Kolom

Kenapa Mesti Hari Kartini?

Saipullah Sanusi (Dosen Fakultas Syariah UIN Sultan Maulana Hasanuddin Banten)

Saipullah Sanusi (Dosen Fakultas Syariah UIN Sultan Maulana Hasanuddin Banten)

"Hari" adalah sebuah unit waktu yang diperlukan bumi untuk berotasi pada porosnya sendiri. Di situ letak tugas sentral naturalnya. Hanya saja, "hari" bisa menyulap dirinya menjadi sesuatu yang sangat penting, manakala ia mencatat sebuah memorial atau sejarah tertentu yang sangat urgen untuk dikenang dan dijadikan sketsa pembelajaran.

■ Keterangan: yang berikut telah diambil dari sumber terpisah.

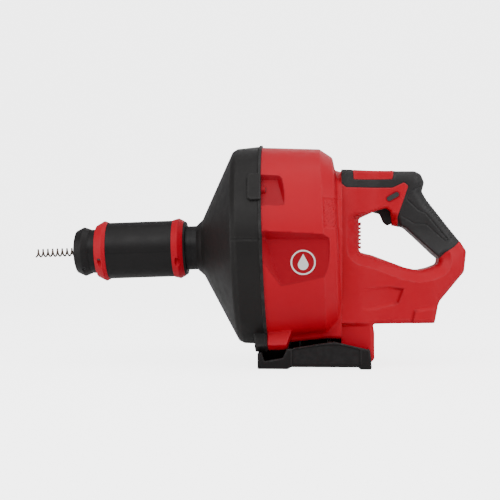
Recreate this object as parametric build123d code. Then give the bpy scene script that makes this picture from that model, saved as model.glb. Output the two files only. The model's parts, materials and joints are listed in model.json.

Berkapasitas sebagai bos eksekutif, yang memiliki kewenangan untuk menekan sebuah keputusan, presiden pertama kita, Soekarno (akrab dengan panggilan Bung Karno), menetapkan, bahwa RA. Kartini sebagai Pahlawan Nasional dengan surat keputusannya No. 108 tanggal 02 Mei 1964. Dan bersamaan dengan itu pula, tanggal kelahirannya, 21 April, dijadikan "Hari Kartini".

Sudah saklek alias "haqqul yaqin", bahwa Ibu Kartini adalah seorang pahlawan wanita yang amat sangat banyak serta besar jasanya terhadap negara dan bangsa Indonesia, khususnya kaum Hawa. Tapi tunggu dulu, bahwa dia bukan satu-satunya pejuang dan pahlawan kaum Hawa. Mengingat masih banyak deretan kaum Hawa lain yang telah ditetapkan oleh pemerintah sebagai "Pahlawan Nasional", atas dasar pertimbangan jasa-jasa mereka.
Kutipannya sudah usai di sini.